**DATASET EXTRACT**
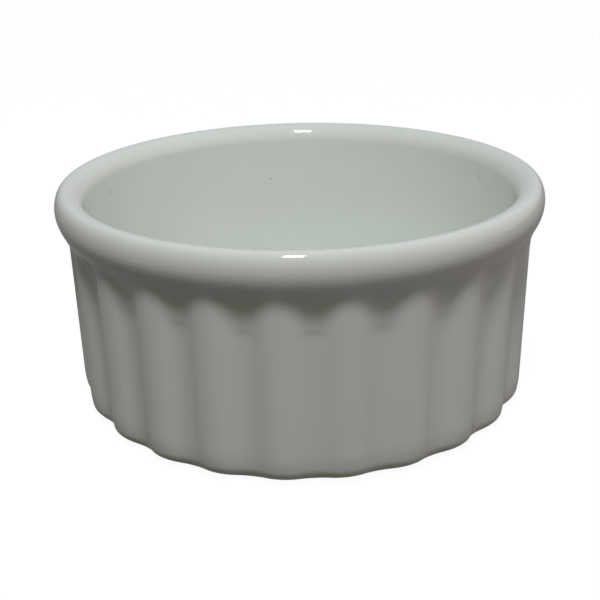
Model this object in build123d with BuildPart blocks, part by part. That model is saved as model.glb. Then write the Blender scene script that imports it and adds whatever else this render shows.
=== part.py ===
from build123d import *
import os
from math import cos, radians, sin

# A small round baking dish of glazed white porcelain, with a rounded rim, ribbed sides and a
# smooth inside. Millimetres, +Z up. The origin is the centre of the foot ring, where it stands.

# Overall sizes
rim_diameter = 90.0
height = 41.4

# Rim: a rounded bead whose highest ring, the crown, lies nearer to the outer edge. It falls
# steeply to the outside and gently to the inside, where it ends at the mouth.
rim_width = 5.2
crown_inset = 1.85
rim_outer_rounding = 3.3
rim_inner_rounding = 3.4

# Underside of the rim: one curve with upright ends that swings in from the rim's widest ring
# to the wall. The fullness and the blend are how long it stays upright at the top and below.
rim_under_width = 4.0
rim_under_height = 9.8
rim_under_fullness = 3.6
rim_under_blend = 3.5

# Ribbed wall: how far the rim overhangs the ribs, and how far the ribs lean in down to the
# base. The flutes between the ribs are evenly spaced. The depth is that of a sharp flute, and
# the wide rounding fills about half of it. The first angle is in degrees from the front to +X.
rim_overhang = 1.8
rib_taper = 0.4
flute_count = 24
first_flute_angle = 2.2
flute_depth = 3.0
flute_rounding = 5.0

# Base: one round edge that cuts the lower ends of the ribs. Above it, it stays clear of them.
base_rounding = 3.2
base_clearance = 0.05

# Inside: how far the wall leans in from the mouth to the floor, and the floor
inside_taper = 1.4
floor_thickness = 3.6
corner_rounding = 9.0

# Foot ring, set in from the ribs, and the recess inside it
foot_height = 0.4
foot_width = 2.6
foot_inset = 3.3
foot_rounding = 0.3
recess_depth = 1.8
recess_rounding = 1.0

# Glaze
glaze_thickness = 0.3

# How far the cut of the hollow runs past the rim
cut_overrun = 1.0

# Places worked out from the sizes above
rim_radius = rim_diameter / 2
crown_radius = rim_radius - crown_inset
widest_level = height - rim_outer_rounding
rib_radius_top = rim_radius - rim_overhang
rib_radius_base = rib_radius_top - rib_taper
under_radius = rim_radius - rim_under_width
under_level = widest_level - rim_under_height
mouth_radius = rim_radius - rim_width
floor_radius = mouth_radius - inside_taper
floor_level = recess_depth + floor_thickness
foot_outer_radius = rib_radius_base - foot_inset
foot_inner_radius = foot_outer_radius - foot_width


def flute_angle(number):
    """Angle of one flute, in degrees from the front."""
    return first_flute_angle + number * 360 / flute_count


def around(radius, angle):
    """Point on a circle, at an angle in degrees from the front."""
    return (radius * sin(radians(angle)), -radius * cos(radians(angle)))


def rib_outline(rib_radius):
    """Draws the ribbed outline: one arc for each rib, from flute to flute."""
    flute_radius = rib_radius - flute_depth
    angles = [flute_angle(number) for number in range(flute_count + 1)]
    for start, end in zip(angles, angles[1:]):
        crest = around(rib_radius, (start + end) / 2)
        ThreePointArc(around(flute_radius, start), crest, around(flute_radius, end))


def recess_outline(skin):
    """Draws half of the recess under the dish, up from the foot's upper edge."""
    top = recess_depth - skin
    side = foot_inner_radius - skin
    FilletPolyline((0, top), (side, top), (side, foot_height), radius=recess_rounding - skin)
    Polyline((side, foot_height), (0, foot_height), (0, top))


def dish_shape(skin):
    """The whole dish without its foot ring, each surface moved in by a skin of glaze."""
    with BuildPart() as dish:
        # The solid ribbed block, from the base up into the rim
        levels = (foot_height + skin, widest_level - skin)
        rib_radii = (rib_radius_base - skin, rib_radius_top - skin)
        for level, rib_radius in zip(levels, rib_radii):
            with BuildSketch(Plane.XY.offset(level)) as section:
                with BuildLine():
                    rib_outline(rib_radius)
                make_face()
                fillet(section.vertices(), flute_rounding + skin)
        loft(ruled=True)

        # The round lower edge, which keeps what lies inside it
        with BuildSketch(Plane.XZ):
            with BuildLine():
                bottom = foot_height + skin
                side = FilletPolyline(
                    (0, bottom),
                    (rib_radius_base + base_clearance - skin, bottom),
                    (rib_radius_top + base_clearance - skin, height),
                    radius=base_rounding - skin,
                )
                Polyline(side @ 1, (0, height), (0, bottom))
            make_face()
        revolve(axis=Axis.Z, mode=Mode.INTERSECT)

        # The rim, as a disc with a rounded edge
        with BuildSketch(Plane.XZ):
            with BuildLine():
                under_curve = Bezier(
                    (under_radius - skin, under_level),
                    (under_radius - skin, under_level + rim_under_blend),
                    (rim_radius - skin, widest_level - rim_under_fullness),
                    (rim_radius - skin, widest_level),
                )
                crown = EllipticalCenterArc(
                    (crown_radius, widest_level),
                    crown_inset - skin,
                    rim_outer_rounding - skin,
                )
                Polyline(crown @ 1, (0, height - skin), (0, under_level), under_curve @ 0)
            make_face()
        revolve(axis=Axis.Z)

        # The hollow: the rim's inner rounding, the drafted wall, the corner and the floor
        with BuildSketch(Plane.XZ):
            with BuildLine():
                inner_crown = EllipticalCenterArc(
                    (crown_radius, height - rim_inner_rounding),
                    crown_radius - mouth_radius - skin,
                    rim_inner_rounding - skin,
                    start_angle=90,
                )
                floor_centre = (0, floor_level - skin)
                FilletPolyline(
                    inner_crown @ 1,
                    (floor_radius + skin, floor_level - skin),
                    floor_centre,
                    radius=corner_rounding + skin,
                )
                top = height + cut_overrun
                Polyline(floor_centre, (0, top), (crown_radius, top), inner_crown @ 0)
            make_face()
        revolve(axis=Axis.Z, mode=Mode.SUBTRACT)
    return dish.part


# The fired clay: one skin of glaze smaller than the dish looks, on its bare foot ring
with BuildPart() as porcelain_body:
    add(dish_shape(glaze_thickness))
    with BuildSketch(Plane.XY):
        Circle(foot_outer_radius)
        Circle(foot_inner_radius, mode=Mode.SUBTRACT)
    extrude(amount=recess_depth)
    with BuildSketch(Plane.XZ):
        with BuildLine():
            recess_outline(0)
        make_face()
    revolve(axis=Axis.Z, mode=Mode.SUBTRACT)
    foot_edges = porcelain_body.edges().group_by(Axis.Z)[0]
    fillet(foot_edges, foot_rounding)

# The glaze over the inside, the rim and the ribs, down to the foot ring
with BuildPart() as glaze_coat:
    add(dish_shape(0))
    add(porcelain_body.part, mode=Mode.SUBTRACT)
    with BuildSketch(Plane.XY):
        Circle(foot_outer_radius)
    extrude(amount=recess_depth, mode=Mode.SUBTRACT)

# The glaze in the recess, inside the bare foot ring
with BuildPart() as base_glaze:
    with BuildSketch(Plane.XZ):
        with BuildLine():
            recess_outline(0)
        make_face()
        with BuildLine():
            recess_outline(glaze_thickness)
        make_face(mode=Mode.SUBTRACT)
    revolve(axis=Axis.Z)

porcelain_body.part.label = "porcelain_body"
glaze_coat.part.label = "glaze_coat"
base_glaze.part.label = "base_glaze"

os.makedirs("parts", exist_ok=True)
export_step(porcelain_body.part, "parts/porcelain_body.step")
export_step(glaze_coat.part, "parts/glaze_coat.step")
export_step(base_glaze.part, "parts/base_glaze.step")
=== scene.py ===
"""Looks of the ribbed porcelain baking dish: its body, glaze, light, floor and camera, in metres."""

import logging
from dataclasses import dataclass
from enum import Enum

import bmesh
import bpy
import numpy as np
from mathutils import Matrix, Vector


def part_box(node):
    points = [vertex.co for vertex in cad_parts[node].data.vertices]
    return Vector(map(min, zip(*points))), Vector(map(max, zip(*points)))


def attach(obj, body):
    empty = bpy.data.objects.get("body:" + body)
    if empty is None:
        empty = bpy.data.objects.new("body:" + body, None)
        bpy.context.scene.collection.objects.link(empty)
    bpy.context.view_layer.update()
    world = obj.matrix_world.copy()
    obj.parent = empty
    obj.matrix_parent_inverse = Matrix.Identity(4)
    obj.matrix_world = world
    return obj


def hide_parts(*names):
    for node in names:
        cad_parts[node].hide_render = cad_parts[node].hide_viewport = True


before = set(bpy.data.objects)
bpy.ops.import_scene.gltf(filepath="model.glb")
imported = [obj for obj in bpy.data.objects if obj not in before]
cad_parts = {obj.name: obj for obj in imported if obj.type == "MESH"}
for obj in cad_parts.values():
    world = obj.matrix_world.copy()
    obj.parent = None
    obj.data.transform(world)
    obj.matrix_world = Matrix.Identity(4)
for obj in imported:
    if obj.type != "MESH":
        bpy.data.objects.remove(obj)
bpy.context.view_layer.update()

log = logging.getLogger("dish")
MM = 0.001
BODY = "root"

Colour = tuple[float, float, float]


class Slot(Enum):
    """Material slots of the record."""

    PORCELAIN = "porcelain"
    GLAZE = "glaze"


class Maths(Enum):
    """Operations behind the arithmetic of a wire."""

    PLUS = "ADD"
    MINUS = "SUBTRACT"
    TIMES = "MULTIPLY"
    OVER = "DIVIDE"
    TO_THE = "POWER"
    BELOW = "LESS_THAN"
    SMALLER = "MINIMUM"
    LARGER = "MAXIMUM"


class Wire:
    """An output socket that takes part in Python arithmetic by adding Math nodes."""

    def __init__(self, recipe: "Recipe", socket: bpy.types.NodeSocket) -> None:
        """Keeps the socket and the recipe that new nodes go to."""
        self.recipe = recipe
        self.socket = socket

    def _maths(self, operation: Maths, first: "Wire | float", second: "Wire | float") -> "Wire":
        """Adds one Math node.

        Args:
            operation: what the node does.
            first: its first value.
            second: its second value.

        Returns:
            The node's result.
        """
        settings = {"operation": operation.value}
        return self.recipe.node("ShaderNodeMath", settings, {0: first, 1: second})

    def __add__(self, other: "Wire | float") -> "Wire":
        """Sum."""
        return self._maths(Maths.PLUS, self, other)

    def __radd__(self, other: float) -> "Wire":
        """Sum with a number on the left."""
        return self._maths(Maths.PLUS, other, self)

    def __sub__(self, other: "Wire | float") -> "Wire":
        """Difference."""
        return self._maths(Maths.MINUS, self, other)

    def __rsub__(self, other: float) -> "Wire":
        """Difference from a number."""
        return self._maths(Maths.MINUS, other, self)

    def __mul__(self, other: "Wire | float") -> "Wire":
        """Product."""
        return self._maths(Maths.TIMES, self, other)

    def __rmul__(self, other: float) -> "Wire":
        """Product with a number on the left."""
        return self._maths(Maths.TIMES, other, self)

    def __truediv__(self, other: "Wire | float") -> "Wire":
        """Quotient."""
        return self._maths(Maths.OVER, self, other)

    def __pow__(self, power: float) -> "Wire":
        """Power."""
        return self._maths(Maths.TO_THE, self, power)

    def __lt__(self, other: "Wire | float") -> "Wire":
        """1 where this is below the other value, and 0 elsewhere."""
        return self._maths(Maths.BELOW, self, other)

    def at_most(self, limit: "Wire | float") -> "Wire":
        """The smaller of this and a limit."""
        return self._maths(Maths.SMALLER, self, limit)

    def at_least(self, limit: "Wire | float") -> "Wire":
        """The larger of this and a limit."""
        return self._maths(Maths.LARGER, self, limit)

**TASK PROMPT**
Will you return exactly the lines above from the one with "# The glaze in" down to the one with "imported = [obj", counting both as part of the range?

**THE RESPONSE**
# The glaze in the recess, inside the bare foot ring
with BuildPart() as base_glaze:
    with BuildSketch(Plane.XZ):
        with BuildLine():
            recess_outline(0)
        make_face()
        with BuildLine():
            recess_outline(glaze_thickness)
        make_face(mode=Mode.SUBTRACT)
    revolve(axis=Axis.Z)

porcelain_body.part.label = "porcelain_body"
glaze_coat.part.label = "glaze_coat"
base_glaze.part.label = "base_glaze"

os.makedirs("parts", exist_ok=True)
export_step(porcelain_body.part, "parts/porcelain_body.step")
export_step(glaze_coat.part, "parts/glaze_coat.step")
export_step(base_glaze.part, "parts/base_glaze.step")
=== scene.py ===
"""Looks of the ribbed porcelain baking dish: its body, glaze, light, floor and camera, in metres."""

import logging
from dataclasses import dataclass
from enum import Enum

import bmesh
import bpy
import numpy as np
from mathutils import Matrix, Vector


def part_box(node):
    points = [vertex.co for vertex in cad_parts[node].data.vertices]
    return Vector(map(min, zip(*points))), Vector(map(max, zip(*points)))


def attach(obj, body):
    empty = bpy.data.objects.get("body:" + body)
    if empty is None:
        empty = bpy.data.objects.new("body:" + body, None)
        bpy.context.scene.collection.objects.link(empty)
    bpy.context.view_layer.update()
    world = obj.matrix_world.copy()
    obj.parent = empty
    obj.matrix_parent_inverse = Matrix.Identity(4)
    obj.matrix_world = world
    return obj


def hide_parts(*names):
    for node in names:
        cad_parts[node].hide_render = cad_parts[node].hide_viewport = True


before = set(bpy.data.objects)
bpy.ops.import_scene.gltf(filepath="model.glb")
imported = [obj for obj in bpy.data.objects if obj not in before]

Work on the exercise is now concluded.